Well, I got culture.

I could haul out something reasonably obscure for you of my back pocket, because Gretchen really, really loved Thomas and she was really, really persuasive, but I’m going to go with one of his most famous poems, the one my mate Rob was talking about, written as the poet watched his father growing old and frail:

Do not go gentle into that good night,
Old age should burn and rave at close of day;
Rage, rage against the dying of the light.

Though wise men at their end know dark is right,
Because their words had forked no lightning they
Do not go gentle into that good night.

Good men, the last wave by, crying how bright
Their frail deeds might have danced in a green bay,
Rage, rage against the dying of the light.
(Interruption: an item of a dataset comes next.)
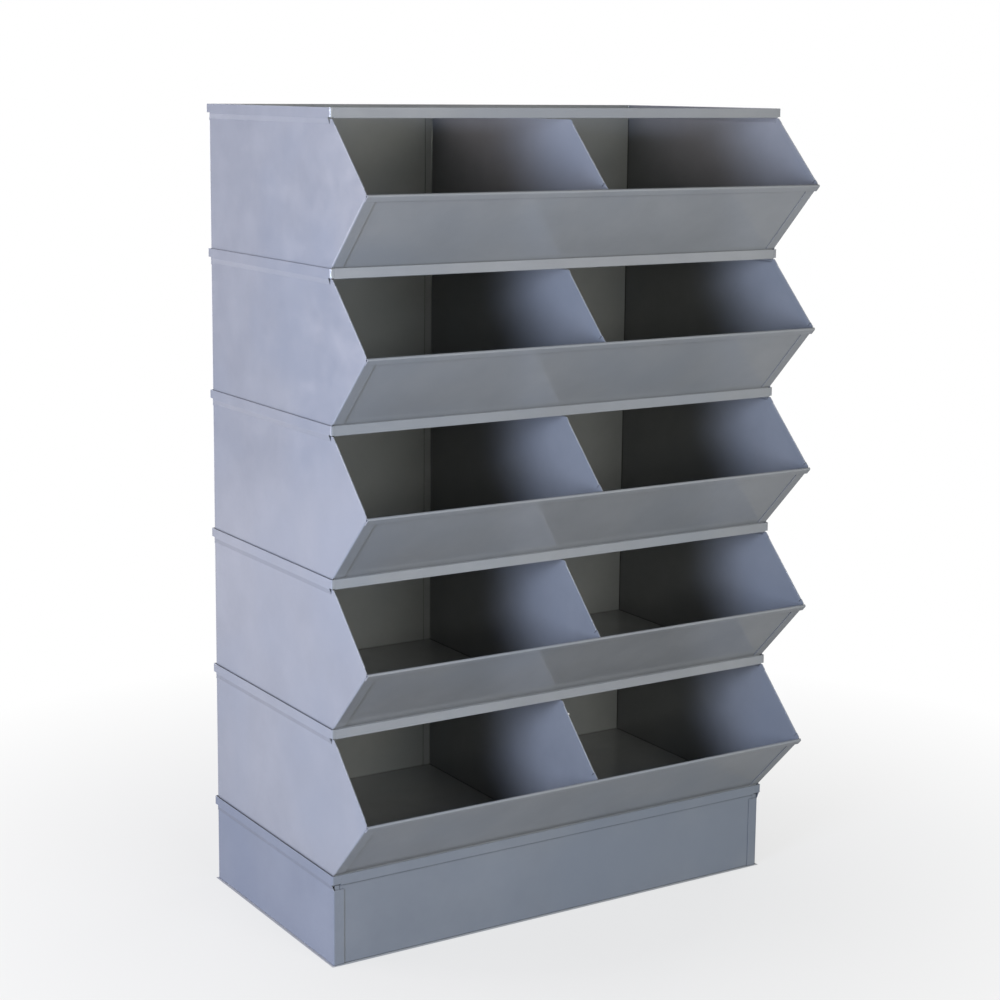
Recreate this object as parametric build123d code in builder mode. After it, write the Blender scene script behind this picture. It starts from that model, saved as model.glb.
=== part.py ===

Wild men who caught and sang the sun in flight,
And learn, too late, they grieved it on its way,
Do not go gentle into that good night.

Grave men, near death, who see with blinding sight
Blind eyes could blaze like meteors and be gay,
Rage, rage against the dying of the light.

And you, my father, there on the sad height,
Curse, bless, me now with your fierce tears, I pray.
Do not go gentle into that good night.
Rage, rage against the dying of the light.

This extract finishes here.